### EXERCISE DESCRIPTION:
Repeat only the lines from the one containing "What OpenSCAD source" through the one containing "barrel_edge_r = 1.2; // [0.6:0.1:1.8]", exactly as written, both ends included.

## BEGIN RAW DATA

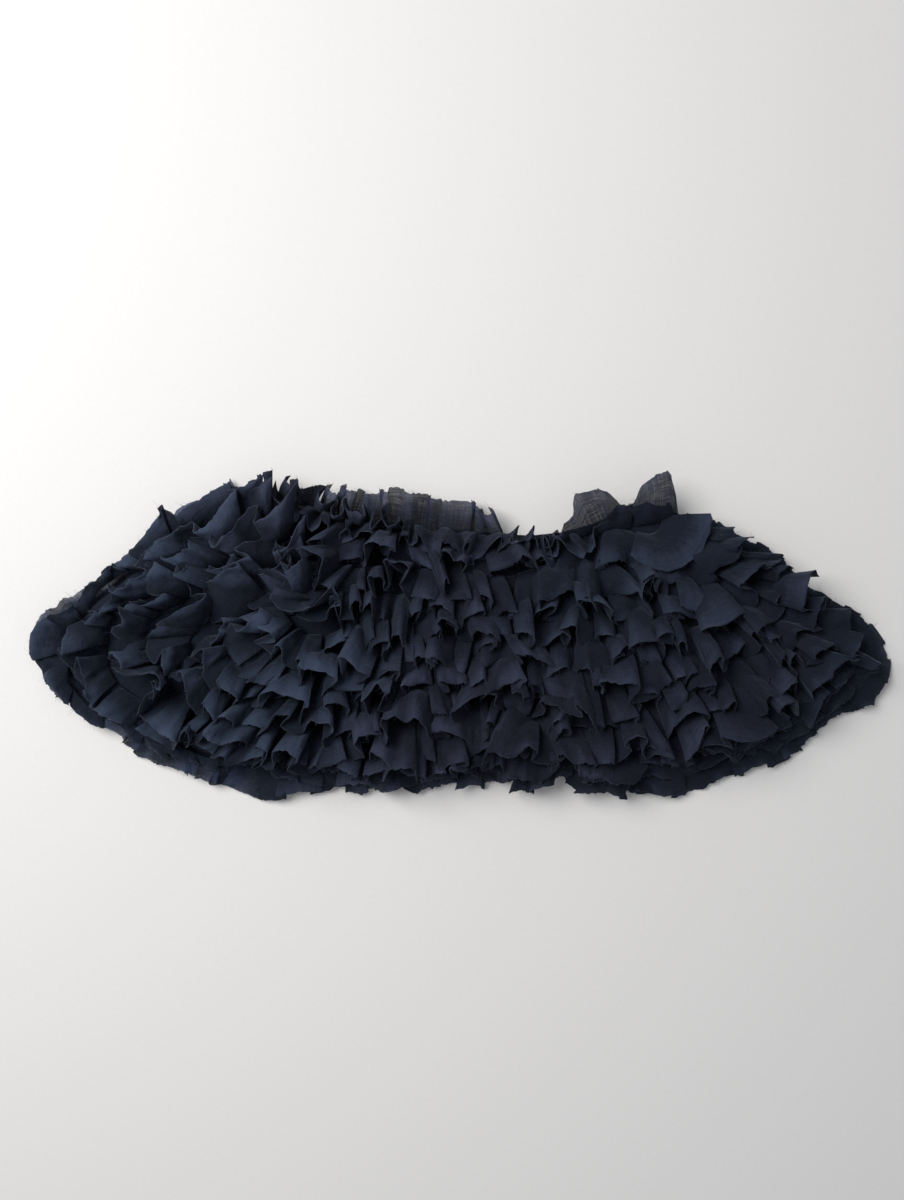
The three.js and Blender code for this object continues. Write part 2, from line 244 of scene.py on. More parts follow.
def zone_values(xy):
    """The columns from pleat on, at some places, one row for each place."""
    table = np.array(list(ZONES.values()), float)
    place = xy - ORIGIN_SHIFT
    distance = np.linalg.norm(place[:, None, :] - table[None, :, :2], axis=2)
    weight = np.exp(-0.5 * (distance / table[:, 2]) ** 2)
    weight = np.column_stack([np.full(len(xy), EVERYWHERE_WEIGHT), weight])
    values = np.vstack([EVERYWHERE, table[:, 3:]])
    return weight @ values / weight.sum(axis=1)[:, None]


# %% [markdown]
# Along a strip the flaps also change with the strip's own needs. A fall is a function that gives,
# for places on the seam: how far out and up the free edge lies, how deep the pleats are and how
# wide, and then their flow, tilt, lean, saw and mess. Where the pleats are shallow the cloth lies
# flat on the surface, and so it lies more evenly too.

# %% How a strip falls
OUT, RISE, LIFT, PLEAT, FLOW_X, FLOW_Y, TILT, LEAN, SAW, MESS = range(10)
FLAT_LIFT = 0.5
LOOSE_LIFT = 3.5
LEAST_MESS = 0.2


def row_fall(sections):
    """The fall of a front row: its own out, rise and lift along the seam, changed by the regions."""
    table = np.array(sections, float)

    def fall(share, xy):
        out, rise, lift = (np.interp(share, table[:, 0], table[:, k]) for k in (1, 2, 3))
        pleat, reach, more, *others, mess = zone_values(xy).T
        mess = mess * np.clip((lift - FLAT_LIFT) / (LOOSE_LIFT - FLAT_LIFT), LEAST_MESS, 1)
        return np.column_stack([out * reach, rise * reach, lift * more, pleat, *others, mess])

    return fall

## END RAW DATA
## BEGIN RAW DATA

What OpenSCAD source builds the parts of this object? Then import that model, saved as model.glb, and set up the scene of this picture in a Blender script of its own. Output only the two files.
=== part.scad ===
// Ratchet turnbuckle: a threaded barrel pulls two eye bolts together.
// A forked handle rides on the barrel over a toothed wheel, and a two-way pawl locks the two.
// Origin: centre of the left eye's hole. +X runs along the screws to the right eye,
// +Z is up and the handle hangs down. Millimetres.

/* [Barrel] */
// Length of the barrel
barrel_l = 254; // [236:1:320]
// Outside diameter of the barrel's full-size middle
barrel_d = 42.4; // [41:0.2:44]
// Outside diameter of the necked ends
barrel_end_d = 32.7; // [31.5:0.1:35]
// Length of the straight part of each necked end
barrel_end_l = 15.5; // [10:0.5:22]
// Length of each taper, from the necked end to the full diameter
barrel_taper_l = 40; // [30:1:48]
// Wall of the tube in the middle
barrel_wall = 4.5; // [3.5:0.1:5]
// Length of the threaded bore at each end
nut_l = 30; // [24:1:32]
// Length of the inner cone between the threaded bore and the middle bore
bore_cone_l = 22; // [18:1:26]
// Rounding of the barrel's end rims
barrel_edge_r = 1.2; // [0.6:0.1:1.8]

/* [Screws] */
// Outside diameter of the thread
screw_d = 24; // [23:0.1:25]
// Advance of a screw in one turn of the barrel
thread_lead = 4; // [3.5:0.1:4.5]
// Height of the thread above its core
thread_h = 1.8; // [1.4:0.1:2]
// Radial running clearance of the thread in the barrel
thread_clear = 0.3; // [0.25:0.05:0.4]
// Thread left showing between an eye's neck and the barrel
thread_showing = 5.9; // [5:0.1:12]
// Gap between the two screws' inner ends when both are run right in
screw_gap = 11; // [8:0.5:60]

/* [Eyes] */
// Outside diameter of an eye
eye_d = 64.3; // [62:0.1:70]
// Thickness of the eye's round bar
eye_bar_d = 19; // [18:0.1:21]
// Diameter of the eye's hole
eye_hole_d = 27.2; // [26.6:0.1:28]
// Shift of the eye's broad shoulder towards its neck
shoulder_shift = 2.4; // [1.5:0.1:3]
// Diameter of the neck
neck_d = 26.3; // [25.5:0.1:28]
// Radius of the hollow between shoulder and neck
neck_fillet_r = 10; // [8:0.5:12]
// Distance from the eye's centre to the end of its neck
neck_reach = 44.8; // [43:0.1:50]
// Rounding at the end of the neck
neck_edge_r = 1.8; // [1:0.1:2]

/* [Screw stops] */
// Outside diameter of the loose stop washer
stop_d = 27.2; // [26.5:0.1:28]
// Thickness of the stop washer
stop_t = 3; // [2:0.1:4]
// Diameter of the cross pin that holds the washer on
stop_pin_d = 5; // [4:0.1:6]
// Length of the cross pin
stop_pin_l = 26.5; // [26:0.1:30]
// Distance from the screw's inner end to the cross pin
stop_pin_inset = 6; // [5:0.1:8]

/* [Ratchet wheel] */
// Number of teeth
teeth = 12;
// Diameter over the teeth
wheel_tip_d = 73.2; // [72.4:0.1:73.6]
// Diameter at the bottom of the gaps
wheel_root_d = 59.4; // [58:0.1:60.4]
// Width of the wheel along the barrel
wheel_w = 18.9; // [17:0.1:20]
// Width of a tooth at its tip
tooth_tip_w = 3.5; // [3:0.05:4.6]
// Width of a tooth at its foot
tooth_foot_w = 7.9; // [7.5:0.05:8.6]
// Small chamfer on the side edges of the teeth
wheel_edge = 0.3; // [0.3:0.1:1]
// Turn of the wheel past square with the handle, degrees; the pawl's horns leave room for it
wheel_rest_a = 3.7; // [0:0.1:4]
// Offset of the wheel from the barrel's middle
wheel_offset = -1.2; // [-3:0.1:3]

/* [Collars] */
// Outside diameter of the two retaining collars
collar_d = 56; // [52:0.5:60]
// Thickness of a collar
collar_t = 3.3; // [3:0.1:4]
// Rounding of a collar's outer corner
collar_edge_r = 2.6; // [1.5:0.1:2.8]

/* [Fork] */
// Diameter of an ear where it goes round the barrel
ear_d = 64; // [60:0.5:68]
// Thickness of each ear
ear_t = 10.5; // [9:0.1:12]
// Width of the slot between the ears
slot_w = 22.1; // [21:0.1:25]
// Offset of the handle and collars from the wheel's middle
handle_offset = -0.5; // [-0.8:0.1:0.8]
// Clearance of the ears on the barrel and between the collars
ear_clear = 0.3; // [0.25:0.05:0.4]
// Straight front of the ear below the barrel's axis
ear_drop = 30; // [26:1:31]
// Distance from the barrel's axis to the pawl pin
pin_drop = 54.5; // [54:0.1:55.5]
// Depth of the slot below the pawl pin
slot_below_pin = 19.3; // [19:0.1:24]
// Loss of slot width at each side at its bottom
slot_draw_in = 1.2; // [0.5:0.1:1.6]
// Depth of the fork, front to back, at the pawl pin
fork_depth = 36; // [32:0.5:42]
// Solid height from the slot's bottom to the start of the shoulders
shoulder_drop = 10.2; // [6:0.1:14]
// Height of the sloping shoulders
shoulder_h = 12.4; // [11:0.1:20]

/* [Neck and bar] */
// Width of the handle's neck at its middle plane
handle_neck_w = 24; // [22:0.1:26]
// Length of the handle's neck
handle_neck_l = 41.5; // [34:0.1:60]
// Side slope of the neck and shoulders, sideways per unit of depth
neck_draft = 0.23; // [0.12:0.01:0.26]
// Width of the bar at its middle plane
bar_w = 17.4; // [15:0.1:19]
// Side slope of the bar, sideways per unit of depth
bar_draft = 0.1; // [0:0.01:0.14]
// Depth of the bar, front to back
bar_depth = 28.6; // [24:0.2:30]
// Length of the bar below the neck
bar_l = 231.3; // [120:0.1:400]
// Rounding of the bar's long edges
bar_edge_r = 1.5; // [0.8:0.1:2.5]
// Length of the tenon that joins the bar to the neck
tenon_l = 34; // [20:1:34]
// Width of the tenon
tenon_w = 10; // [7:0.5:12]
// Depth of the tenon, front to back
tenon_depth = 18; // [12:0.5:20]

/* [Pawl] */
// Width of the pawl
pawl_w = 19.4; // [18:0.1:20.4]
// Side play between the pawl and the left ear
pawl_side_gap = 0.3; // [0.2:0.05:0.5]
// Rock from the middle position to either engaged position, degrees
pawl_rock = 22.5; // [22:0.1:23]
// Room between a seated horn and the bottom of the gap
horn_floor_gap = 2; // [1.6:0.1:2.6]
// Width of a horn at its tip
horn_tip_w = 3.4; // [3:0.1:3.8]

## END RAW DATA

### ANSWER TO THE TASK:
What OpenSCAD source builds the parts of this object? Then import that model, saved as model.glb, and set up the scene of this picture in a Blender script of its own. Output only the two files.
=== part.scad ===
// Ratchet turnbuckle: a threaded barrel pulls two eye bolts together.
// A forked handle rides on the barrel over a toothed wheel, and a two-way pawl locks the two.
// Origin: centre of the left eye's hole. +X runs along the screws to the right eye,
// +Z is up and the handle hangs down. Millimetres.

/* [Barrel] */
// Length of the barrel
barrel_l = 254; // [236:1:320]
// Outside diameter of the barrel's full-size middle
barrel_d = 42.4; // [41:0.2:44]
// Outside diameter of the necked ends
barrel_end_d = 32.7; // [31.5:0.1:35]
// Length of the straight part of each necked end
barrel_end_l = 15.5; // [10:0.5:22]
// Length of each taper, from the necked end to the full diameter
barrel_taper_l = 40; // [30:1:48]
// Wall of the tube in the middle
barrel_wall = 4.5; // [3.5:0.1:5]
// Length of the threaded bore at each end
nut_l = 30; // [24:1:32]
// Length of the inner cone between the threaded bore and the middle bore
bore_cone_l = 22; // [18:1:26]
// Rounding of the barrel's end rims
barrel_edge_r = 1.2; // [0.6:0.1:1.8]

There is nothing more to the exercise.